Ebola in the United Kingdom: Nurse Receives Blood Plasma of Survivors
London – Pauline Cafferkey is currently being treated with an experimental drug and blood plasma from survivor Will Pooley. But her case raises questions about disease control and Ebola in the United Kingdom.
She wanted to help and is now in the hospital herself. Nevertheless, the British nurse infected with Ebola is doing well under the circumstances.
“Ms Cafferkey is not feeling well but it would be fair to say that she is as well as we can hope for at this stage of the illness. She is sitting up, talking, reading, eating and drinking a little, and has also had face-to-face communication with her family through an intercom system,”
said Dr Michael Jacobs. He didn’t want to comment about her prognosis for the next few days because the disease is so unpredictable.
Cafferkey became infected during an Ebola aid mission for the charity organization Save The Children in Sierra Leone and was ill after their return to the UK on Sunday evening. She’s being cared for in a special Ebola isolation ward at the Royal Free Hospital in London. British Ebola survivor William Pooley was treated and cured at the same hospital last September after he had been infected in Sierra Leone. He donated 1.2 liters of his plasma for future research and treatment before returning to West Africa in October.
According to the doctors, she is currently receiving an experimental drug, but they declined to mention the name because it’s an experimental antiviral drug, which had not yet been proven to work. In addition, she is currently treated with “convalescent plasma” taken from the blood of an European Ebola survivor. People who have survived the disease are considered to be immune for life. Researchers hope to be able to treat patients with antibodies from the blood of survivors, but still lack a proven healing drug.
Are British Ebola Screening Procedures Effective?
The case has caused doubts about the effectiveness of screening procedures for travellers with Ebola risk in United Kingdom. Since October, more than 1,700 people have been examined at four airports and an international station, who came from West Africa. Even Cafferkey was screened, but was allowed to fly from London Heathrow airport to Glasgow. Sally Davies, the chief medical officer for England, confirmed that Cafferkey was in the early stages of the disease while she was flying home. Davies stressed the public health risks were therefore negligible but confirmed that the UK’s screening policies were being reconsidered. “The process does seem to have not been as good as we all want to see,” she said.
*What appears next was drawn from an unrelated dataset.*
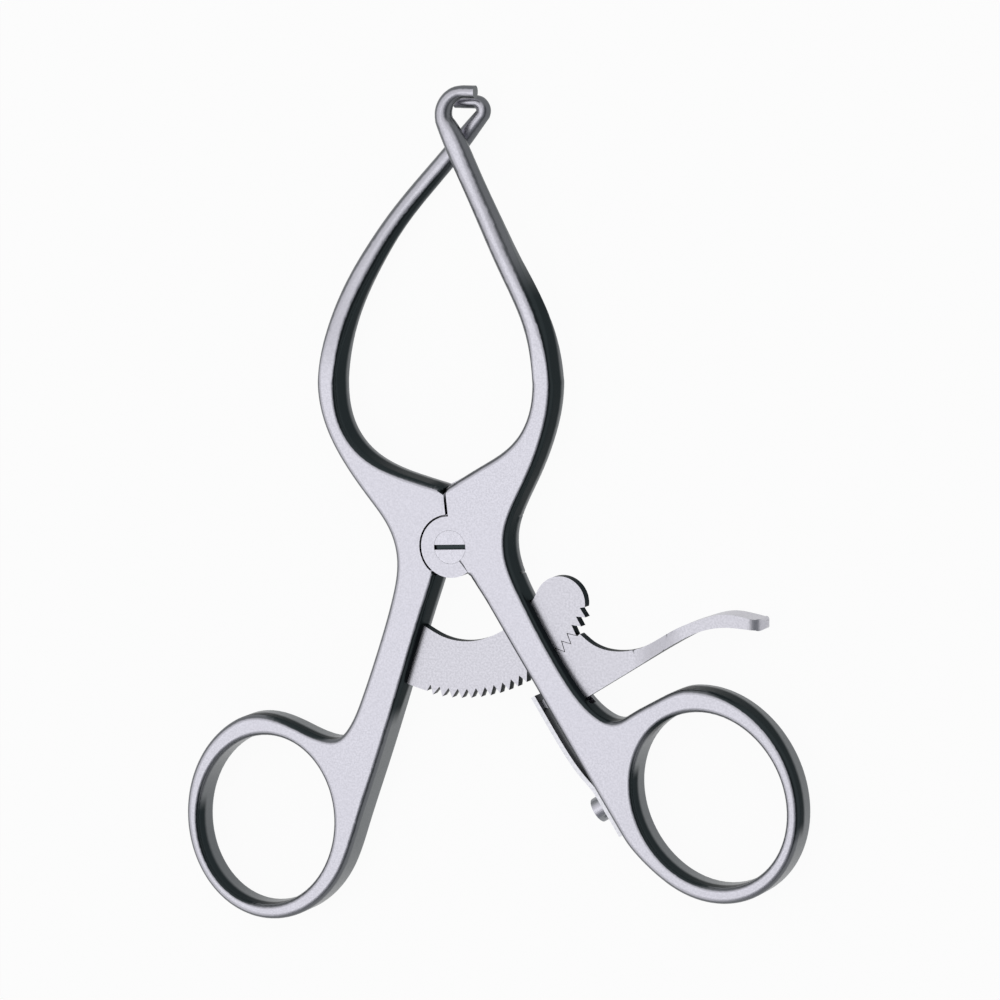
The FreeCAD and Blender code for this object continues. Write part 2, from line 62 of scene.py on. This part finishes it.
# How level a surface lies, from 1 to 0, where a fillet is painted grey and a wall is full
FILLET = rise(0.97, 0.8)
WALL = rise(0.3, 0.12)
# The steep fillets on the right side are painted black too, as a reflection
DARK_FILLET = rise(0.94, 0.86)
DARK_SIDE = (1.0, 0.1, 0.0)
ASIDE = rise(0.1, 0.3)
# The painted band's lower edge climbs from the arms to the rings, and ends softly
BAND_HEIGHT = rise(-20 * MM, -42 * MM, 2.4 * MM, 4.6 * MM)
BAND_SOFT = rise(-0.8 * MM, 0.8 * MM)
# Below the bar, walls that face the rings' end have no painted band, and it fades out at the hook
BELOW_BAR = rise(-33 * MM, -38 * MM)
FACES_DOWN = rise(-0.05, -0.25)
LEFT_ROD = rise(84 * MM, 72 * MM)
NOWHERE = rise(1.0, 1.1)
# How strong the blasted grain is in colour and in roughness, over the noise's usual values
GRAIN_VALUES = (0.3, 0.7)
GRAIN = 0.1
ROUGHER = 0.06
WHITE = "#FFFFFF"
GRAZING = "#B3B3B3"


def linear(hex_colour):
    """An sRGB hex colour as the linear values that a shader takes."""
    channels = [int(hex_colour[i:i + 2], 16) / 255 for i in (1, 3, 5)]
    return [c / 12.92 if c <= 0.04045 else ((c + 0.055) / 1.055) ** 2.4 for c in channels] + [1]


def add(tree, kind, settings=(), links=()):
    """A node of a kind, with its sockets or properties set and its inputs linked."""
    node = tree.nodes.new(kind)
    for name, value in dict(settings).items():
        if isinstance(name, int) or name in node.inputs:
            node.inputs[name].default_value = value
        else:
            setattr(node, name, value)
    for name, source in dict(links).items():
        tree.links.new(source, node.inputs[name])
    return node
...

Ebola-infected people are only contagious when the disease breaks out. Up to three weeks can pass between infection and the first symptoms.The virus is transmitted when body fluids of patients – such as blood or vomit – get on mucous membranes, infection via contaminated surfaces is possible.
The World Health Organization (WHO) has registered 20.206 Ebola cases since December 31st and about 7905 people had died as the consequences of infection from the virus, the UN agency said. But, there might be a high number of unreported cases according to experts. Especially the West African countries of Sierra Leone, Guinea and Liberia that are worst affected by the epidemic.